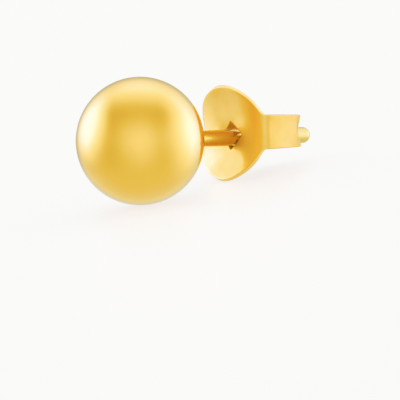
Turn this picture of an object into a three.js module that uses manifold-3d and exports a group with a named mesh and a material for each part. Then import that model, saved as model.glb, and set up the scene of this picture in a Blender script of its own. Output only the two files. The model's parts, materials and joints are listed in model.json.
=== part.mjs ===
// A ball stud earring with its butterfly back, lying on a flat surface as it lies by itself:
// on the ball in front and on the rim of the back behind.
//
// Two pieces of yellow metal. The ball and its post are one soldered piece. The back is one piece of
// sheet: a shallow cup with a square hole pierced corner up, and two ears that curl round behind the
// cup and pinch the post between them.
//
// Millimetres, +Z up. The ball is in front, towards -Y, and the post runs back along +Y, a little
// downhill. Each piece is made in the frame of the post: its origin at the ball's centre, +Y along
// the post, +X towards an ear. The finished part has its origin under the middle of its box.

import * as THREE from 'three';
import { mergeVertices } from 'three/addons/utils/BufferGeometryUtils.js';
import Module from 'manifold-3d';

const wasm = await Module();
wasm.setup();

// Ball and post
const BALL_DIAMETER = 6.0;
const POST_DIAMETER = 0.78;
const POST_LENGTH = 8.0; // from the ball's surface to the end of the round tip
const SOLDER_FILLET = 0.2; // radius of the solder between ball and post

// Sheet of the back
const SHEET_THICKNESS = 0.22;
const LOBE_SPACE = 2.91; // free post between the ball and the front of the back
const CUP_HEIGHT = 4.48; // of the oval disc that makes the cup, across the line of the ears
const CUP_WIDTH = 4.16; // of the same disc, along the line of the ears
const CUP_DEPTH = 0.67; // how far the rim above and below stands forward of the middle
const CUP_SIDE_SHARE = 0.17; // share of that hollow that the sheet has along the line of the ears

// Square hole, pierced corner up, with four petals bent back
const HOLE_SIDE = 1.0;
const HOLE_DROP = 0.12; // how far the hole sits below the middle of the cup
const SEAT_CLEARANCE = 0.035; // between the post and the two lower sides of the hole, where it lies
const LIP_DEPTH = 0.12; // how far the sheet is drawn back round the hole
const LIP_WIDTH = 0.3; // of the drawn ring outside the hole's corners
const PETAL_LENGTH = 0.42;
const PETAL_THICKNESS = 0.15;
const PETAL_TEAR = 0.06; // gap left at each end of a petal by the torn corner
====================
Copy the data above exactly. Every line must be included.

• _Correct result_
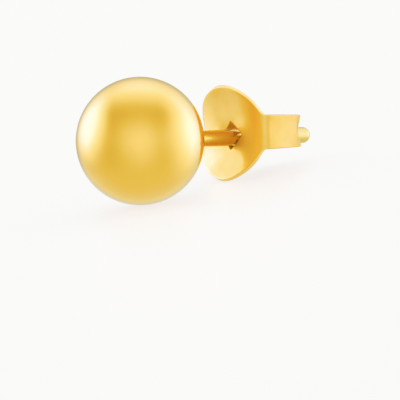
Turn this picture of an object into a three.js module that uses manifold-3d and exports a group with a named mesh and a material for each part. Then import that model, saved as model.glb, and set up the scene of this picture in a Blender script of its own. Output only the two files. The model's parts, materials and joints are listed in model.json.
=== part.mjs ===
// A ball stud earring with its butterfly back, lying on a flat surface as it lies by itself:
// on the ball in front and on the rim of the back behind.
//
// Two pieces of yellow metal. The ball and its post are one soldered piece. The back is one piece of
// sheet: a shallow cup with a square hole pierced corner up, and two ears that curl round behind the
// cup and pinch the post between them.
//
// Millimetres, +Z up. The ball is in front, towards -Y, and the post runs back along +Y, a little
// downhill. Each piece is made in the frame of the post: its origin at the ball's centre, +Y along
// the post, +X towards an ear. The finished part has its origin under the middle of its box.

import * as THREE from 'three';
import { mergeVertices } from 'three/addons/utils/BufferGeometryUtils.js';
import Module from 'manifold-3d';

const wasm = await Module();
wasm.setup();

// Ball and post
const BALL_DIAMETER = 6.0;
const POST_DIAMETER = 0.78;
const POST_LENGTH = 8.0; // from the ball's surface to the end of the round tip
const SOLDER_FILLET = 0.2; // radius of the solder between ball and post

// Sheet of the back
const SHEET_THICKNESS = 0.22;
const LOBE_SPACE = 2.91; // free post between the ball and the front of the back
const CUP_HEIGHT = 4.48; // of the oval disc that makes the cup, across the line of the ears
const CUP_WIDTH = 4.16; // of the same disc, along the line of the ears
const CUP_DEPTH = 0.67; // how far the rim above and below stands forward of the middle
const CUP_SIDE_SHARE = 0.17; // share of that hollow that the sheet has along the line of the ears

// Square hole, pierced corner up, with four petals bent back
const HOLE_SIDE = 1.0;
const HOLE_DROP = 0.12; // how far the hole sits below the middle of the cup
const SEAT_CLEARANCE = 0.035; // between the post and the two lower sides of the hole, where it lies
const LIP_DEPTH = 0.12; // how far the sheet is drawn back round the hole
const LIP_WIDTH = 0.3; // of the drawn ring outside the hole's corners
const PETAL_LENGTH = 0.42;
const PETAL_THICKNESS = 0.15;
const PETAL_TEAR = 0.06; // gap left at each end of a petal by the torn corner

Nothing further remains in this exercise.